We can still write equation \ref{3} in a "simpler" form as follows \begin{align} v_{\pi}(s) &= \sum_{a} \pi(a\rvert s) R_{s}^a + \gamma \sum_{s^{\prime}} \sum_{a} \pi(a\rvert s) P_{ss'}^a v_{\pi}(s^{\prime}) \\ &= R_{s}^\pi + \gamma \sum_{s^{\prime}} P_{ss'}^\pi v_{\pi}(s^{\prime}) \label{4}\tag{4}, \; \forall s \in \mathcal{S} \end{align} where

• $\sum_{a} \pi(a\rvert s) R_{s}^a = R_{s}^\pi$
• $\sum_{a} \pi(a\rvert s) P_{ss'}^a = P_{ss'}^\pi$

We can write the definition of the value function in \ref{4} in matrix form for all states $s \in \mathcal{S}$ as follows

\begin{align} \begin{bmatrix} v_\pi(1) \\ \vdots \\ v_\pi(n) \end{bmatrix}= \begin{bmatrix} {R}_1^\pi \\ \vdots \\ {R}_n^\pi \end{bmatrix} +\gamma \begin{bmatrix} {P}_{11}^\pi & \dots & {P}_{1n}^\pi\\ \vdots & \ddots & \vdots\\ {P}_{n1}^\pi & \dots & {P}_{nn}^\pi \end{bmatrix} \begin{bmatrix} v_\pi(1) \\ \vdots \\ v_\pi(n) \end{bmatrix} \tag{5}\label{5}, \end{align} which can be written in a more compact form as follows \begin{align} \mathbf{v} = \mathbf{r} + \gamma \mathbf{P}\mathbf{v} \tag{6}\label{6}, \end{align} which is a very compact form of the Bellman equation (which is a recursive equation: as you can notice, the $\mathbf{v}$ appears on the left and right of the equals sign) that represents the value function (i.e. the value function can be defined as a recursive equation).

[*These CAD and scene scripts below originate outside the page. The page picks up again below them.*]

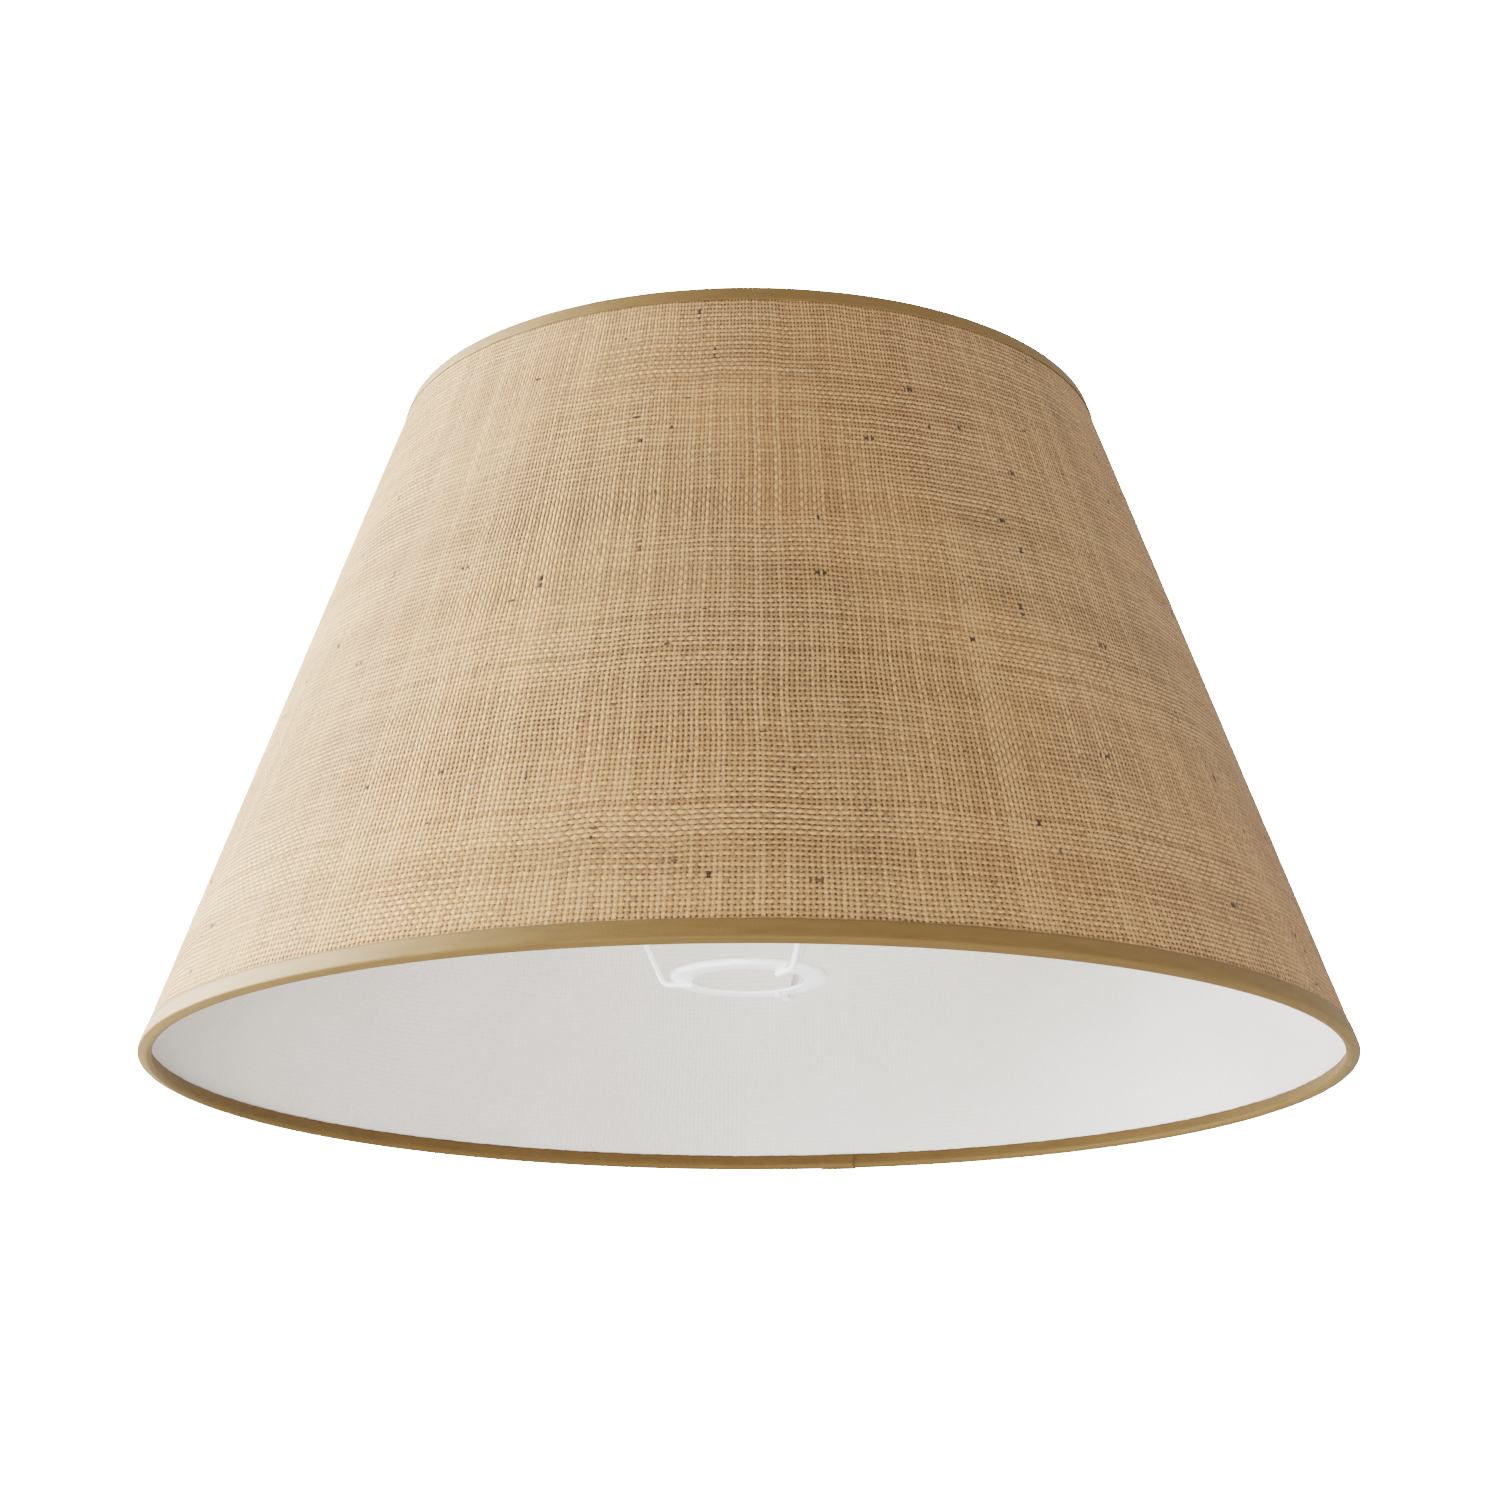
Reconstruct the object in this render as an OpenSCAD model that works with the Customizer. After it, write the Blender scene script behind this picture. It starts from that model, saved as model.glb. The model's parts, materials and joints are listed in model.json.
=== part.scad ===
// Empire lamp shade: a wire frame inside a cone of jute cloth stuck to a white lining sheet,
// with binding tape folded over both rims. It hangs on a lampholder by the ring deep inside it.
// Millimetres, +Z up. The origin is on the shade's axis, level with the lowest point of the bottom rim.

/* [Shade] */
// Diameter across the outside of the cover at its bottom edge
bottom_d = 450; // [300:5:700]
// Diameter across the outside of the cover at its top edge
top_d = 270; // [180:5:350]
// Height of the whole shade, from the lowest point of the bottom rim to the highest of the top rim
height = 260; // [160:5:450]

/* [Panel] */
// Thickness of the jute cloth
jute_t = 0.8; // [0.5:0.1:1.5]
// Thickness of the lining sheet that the jute is stuck to
lining_t = 0.4; // [0.2:0.1:0.8]
// Width of the lap where the panel closes on itself
lap_w = 12; // [6:1:25]
// Thickness of the adhesive strip inside the lap
adhesive_t = 0.2; // [0.1:0.1:0.6]
// Direction in which the lap lies, in degrees from +X
lap_angle = 90; // [80:5:100]

/* [Rims] */
// Wire diameter of the ring inside each rim
rim_wire_d = 3; // [2:0.5:5]
// Thickness of the binding tape
tape_t = 0.4; // [0.2:0.1:0.8]
// Width of tape that shows outside the bottom rim
bottom_tape_out = 7; // [5:0.5:15]
// Width of tape that shows inside the bottom rim
bottom_tape_in = 6; // [6:0.5:15]
// Width of tape that shows outside the top rim
top_tape_out = 6; // [5:0.5:15]
// Width of tape that shows inside the top rim
top_tape_in = 6; // [6:0.5:15]

/* [Fitter ring] */
// Diameter of the hole that the lampholder goes through
ring_bore_d = 42; // [28:0.5:44]
// Outside diameter of the ring
ring_od = 60; // [52:1:80]
// Thickness of the sheet steel that the ring is pressed from
ring_sheet = 1.2; // [0.8:0.1:2]
// Height of the ring with its turned-up lip
ring_h = 2.6; // [2.4:0.1:6]
// Outside radius of the bend between the flange and the lip
ring_bend_r = 1.8; // [1.3:0.1:2.4]
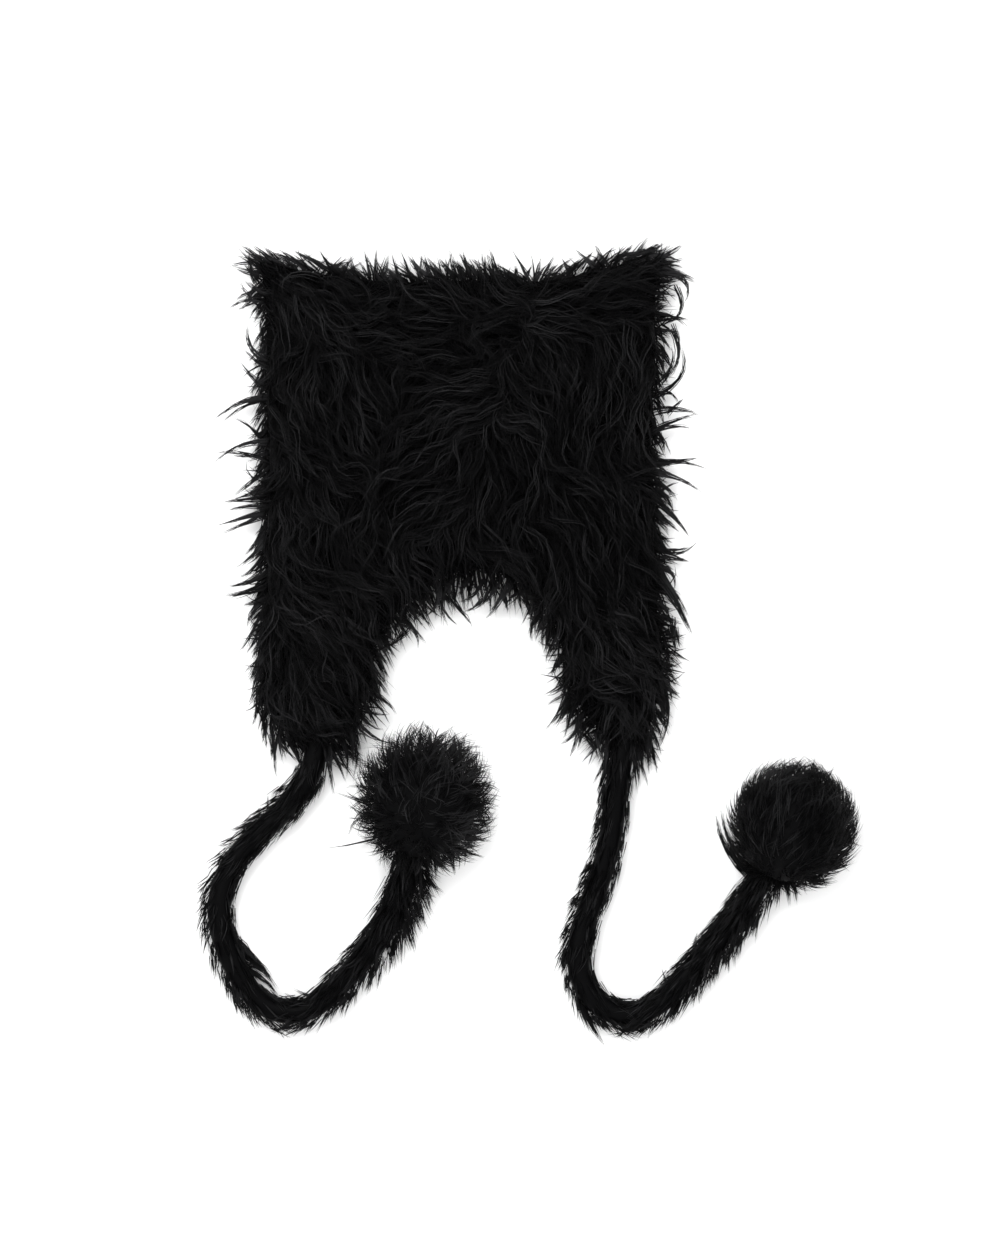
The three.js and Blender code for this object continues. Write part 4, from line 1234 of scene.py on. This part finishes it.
class HAT_OT_pompoms(bpy.types.Operator):
    """The pompoms' stuffed heads, which sag a little on the floor"""

    bl_idname = "hat.pompoms"
    bl_label = "Pompom heads"

    def execute(self, context):
        for side in TIE_ROUTES:
            middle = pompom_middle(side)
            clear_selection()
            bpy.ops.mesh.primitive_ico_sphere_add(subdivisions=4, radius=POMPOM_HEAD, location=(0, 0, 0))
            head = context.active_object
            head.name = head.data.name = f"pompom_head_{side}"
            at = np.array([v.co for v in head.data.vertices])
            out = at / POMPOM_HEAD
            chance = np.random.default_rng(HEAD_SEED[side])
            for _ in range(HEAD_BUMPS):
                pole = chance.normal(0, 1, 3)
                pole /= np.linalg.norm(pole)
                height = HEAD_BUMP_HEIGHT * chance.normal()
                at += out * (height * np.exp(-(((out @ pole - 1) / HEAD_BUMP_REACH) ** 2)))[:, None]
            at[:, 2] *= POMPOM_SAG
            at += middle
            at[:, 2] = np.maximum(at[:, 2], POMPOM_LOWEST)
            head.data.vertices.foreach_set("co", at.astype(np.float32).ravel())
            head.data.update()
            bpy.ops.object.shade_smooth()
            dress(head, "Pressed core", "pompom_fur", f"pompom_{side}")
        return {"FINISHED"}


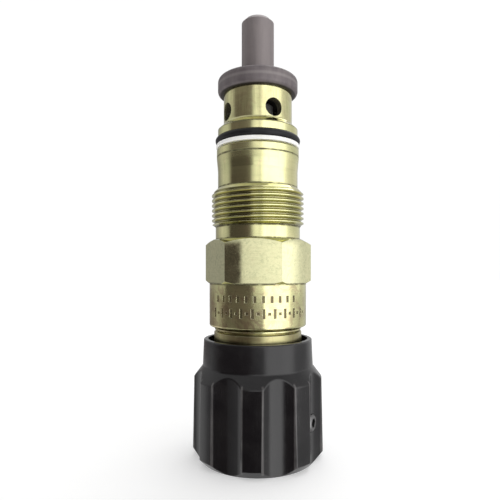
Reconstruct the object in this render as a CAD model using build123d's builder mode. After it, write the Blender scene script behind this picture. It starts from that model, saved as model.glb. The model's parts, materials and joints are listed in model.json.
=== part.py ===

In equation \ref{5}, the unknowns are the $|\mathcal{S}| = n$ values of the value function $v$ and there are $n$ equations, so it should now be clear why we can solve this problem by solving a system of equations. Note that here it's assumed that $\pi$, $r(s, a)$ and $p$ are given and known, which, generally, is not the case, that's why we use algorithms like Q-learning.

Answer 2

Provided you have a finite number of states and actions, then there will not be an infinite number of terms. Therefore the state and action spaces need to be discrete and finite before the quote from the book applies.

I am having a hard time understanding how one could solve this system of equations.

There are a few techniques for solving simulteneous equations.

However, what I would probably do is number all the state values from $v_1 = v_\pi(s_1)$ to $v_{N = |\mathcal{S}|} = v_\pi(s_N)$, and write out each line in order:

$$v_1 = w_{1,1} v_1 + w_{1,2} v_2 + w_{1,3} v_3 + ... w_{1,N} v_N + r_1$$

Where $r_1$ is a constant - it is the expected immediate reward when starting from state $1$, but that is not important. It is the constant offset value you get from resolving the sum that is not multiplied by any $v_i$ unknown variable.

You can discover the values of $w_{i,j}$ by expanding the sum in the Bellman equation for each state in turn.

At that point you can build a matrix of the weights, and solve the linear equations by taking the inverse of the matrix.

[from comments] But if the game has no end then theoretically the sum of expected future rewards should be infinite.

The time series definition of $v_{\pi}(s)$:

$$v_{\pi}(s) = \mathbb{E}_{\pi}[\sum_{k=0}^{\infty} \gamma^k R_{t+k+1} | S_t = s]$$

does not appear in the Bellman equation used to establish the linear equations. This is the main benefit of the Bellman equation, it changes the infinite series view of returns into a set of relations that must hold between the value functions of each state.